Stored data
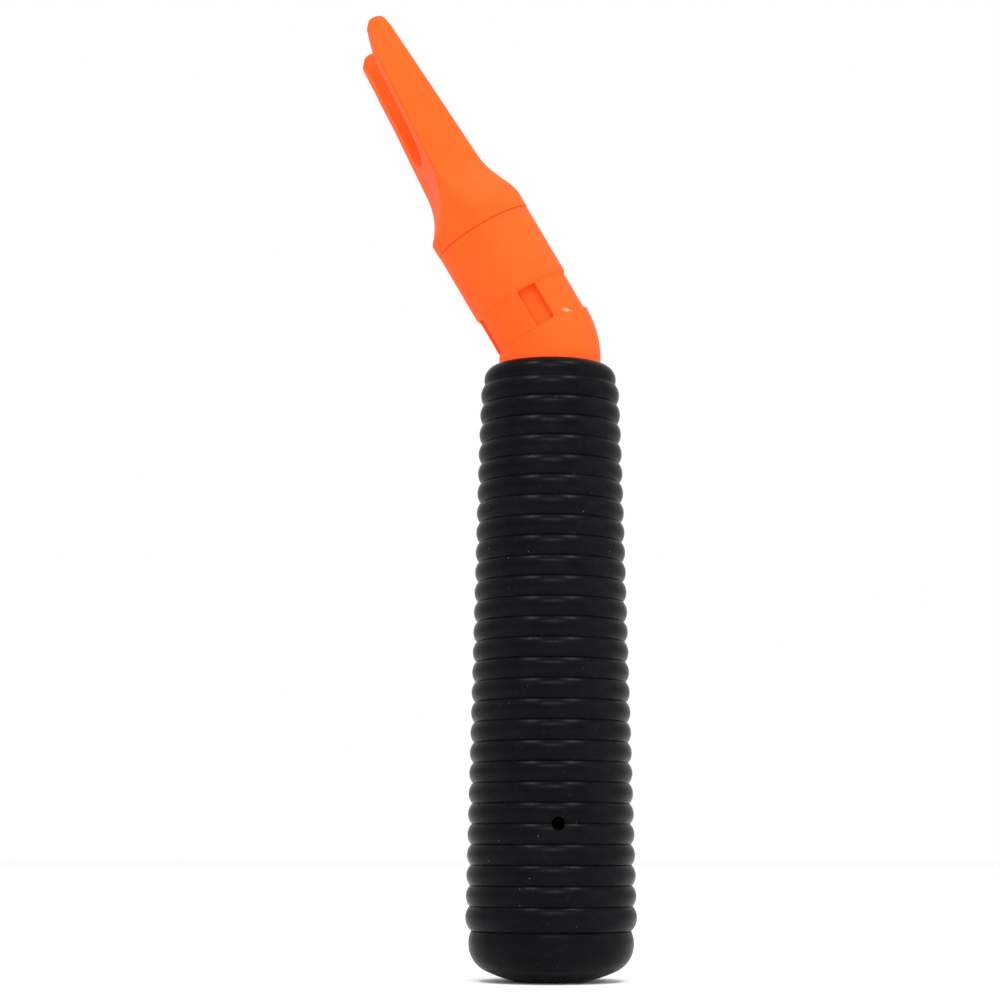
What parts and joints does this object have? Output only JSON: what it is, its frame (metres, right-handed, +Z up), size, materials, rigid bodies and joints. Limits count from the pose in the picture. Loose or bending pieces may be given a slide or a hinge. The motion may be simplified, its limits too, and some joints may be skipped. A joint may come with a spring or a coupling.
{
  "type": "angled fork-nose hand tool",
  "caption": "Hand tool with a tapered ribbed rubber grip, a bent elbow, a swivel head and a long slotted fork nose for tucking and holding carpet edges.",
  "frame": {"origin": "centre of the small flat at the foot of the butt cap", "axes": "+Z up the grip's axis towards the elbow; the head leans towards -X; the longer tine of the nose is on the -Y side"},
  "size_m": [0.0586, 0.0358, 0.2046],
  "materials": {
    "orange_plastic": "fine-grained moulded plastic",
    "black_rubber": "satin rubber",
    "aluminium_tube": "drawn tube",
    "zinc_steel": "zinc plated",
    "spring_steel": "hardened spring steel",
    "brass": "knurled insert",
    "nylon": "natural nylon"
  },
  "bodies": {
    "handle": {"grip_sleeve": "black_rubber", "butt_cap": "black_rubber", "cap_disc": "black_rubber", "cap_screw": "zinc_steel", "cap_washer": "zinc_steel", "end_plug": "nylon", "core_tube": "aluminium_tube", "cross_pins": "zinc_steel", "elbow": "orange_plastic", "thread_insert": "brass", "swivel_screw": "zinc_steel", "swivel_washer": "zinc_steel", "disc_spring": "spring_steel", "spigot_o_ring": "black_rubber"},
    "head": {"swivel_collar": "orange_plastic", "thrust_ring": "nylon", "nose_fork": "orange_plastic", "nose_snap_ring": "spring_steel"}
  },
  "joints": [
    {"name": "head_swivel", "type": "hinge", "parent": "handle", "child": "head", "pos_m": [-0.00153, 0, 0.1371], "axis": [-0.5045, 0, 0.8634], "continuous": true}
  ]
}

What you are asked to do
Return all of the data exactly as it reads.

Finished answer
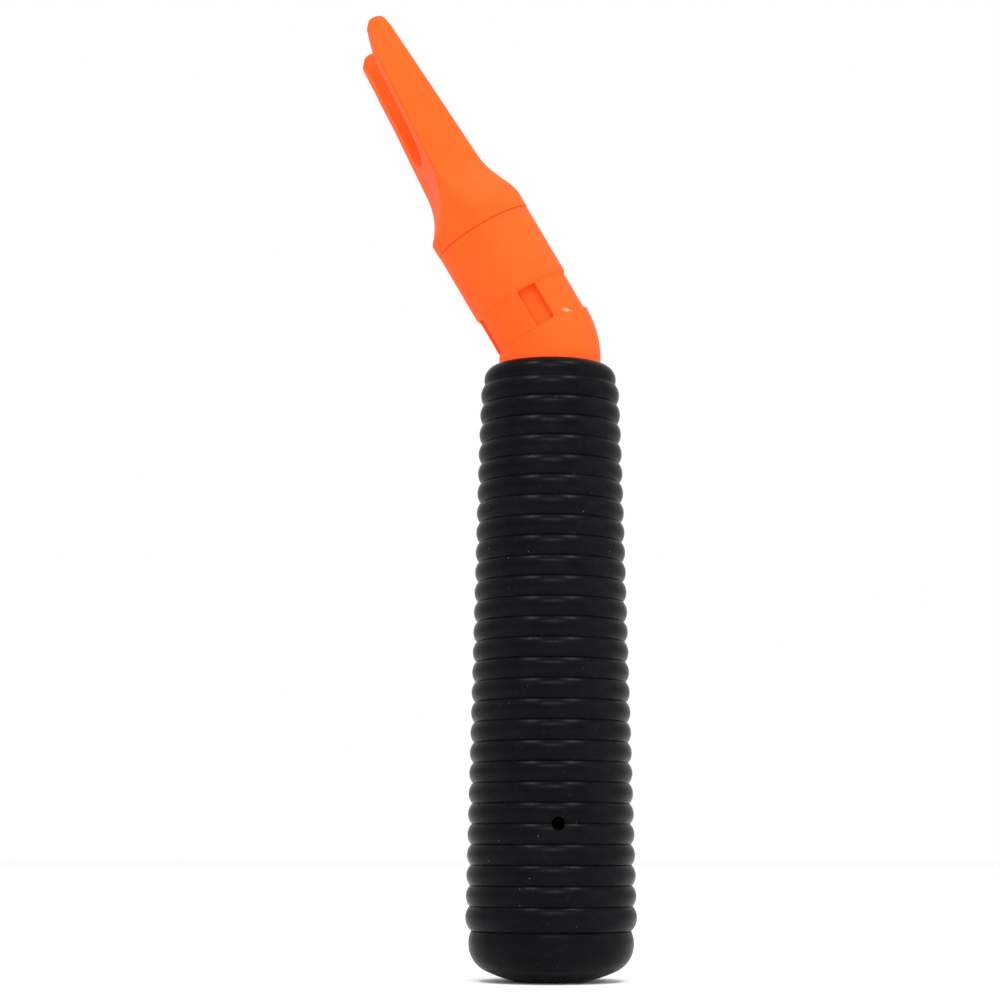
What parts and joints does this object have? Output only JSON: what it is, its frame (metres, right-handed, +Z up), size, materials, rigid bodies and joints. Limits count from the pose in the picture. Loose or bending pieces may be given a slide or a hinge. The motion may be simplified, its limits too, and some joints may be skipped. A joint may come with a spring or a coupling.
{
  "type": "angled fork-nose hand tool",
  "caption": "Hand tool with a tapered ribbed rubber grip, a bent elbow, a swivel head and a long slotted fork nose for tucking and holding carpet edges.",
  "frame": {"origin": "centre of the small flat at the foot of the butt cap", "axes": "+Z up the grip's axis towards the elbow; the head leans towards -X; the longer tine of the nose is on the -Y side"},
  "size_m": [0.0586, 0.0358, 0.2046],
  "materials": {
    "orange_plastic": "fine-grained moulded plastic",
    "black_rubber": "satin rubber",
    "aluminium_tube": "drawn tube",
    "zinc_steel": "zinc plated",
    "spring_steel": "hardened spring steel",
    "brass": "knurled insert",
    "nylon": "natural nylon"
  },
  "bodies": {
    "handle": {"grip_sleeve": "black_rubber", "butt_cap": "black_rubber", "cap_disc": "black_rubber", "cap_screw": "zinc_steel", "cap_washer": "zinc_steel", "end_plug": "nylon", "core_tube": "aluminium_tube", "cross_pins": "zinc_steel", "elbow": "orange_plastic", "thread_insert": "brass", "swivel_screw": "zinc_steel", "swivel_washer": "zinc_steel", "disc_spring": "spring_steel", "spigot_o_ring": "black_rubber"},
    "head": {"swivel_collar": "orange_plastic", "thrust_ring": "nylon", "nose_fork": "orange_plastic", "nose_snap_ring": "spring_steel"}
  },
  "joints": [
    {"name": "head_swivel", "type": "hinge", "parent": "handle", "child": "head", "pos_m": [-0.00153, 0, 0.1371], "axis": [-0.5045, 0, 0.8634], "continuous": true}
  ]
}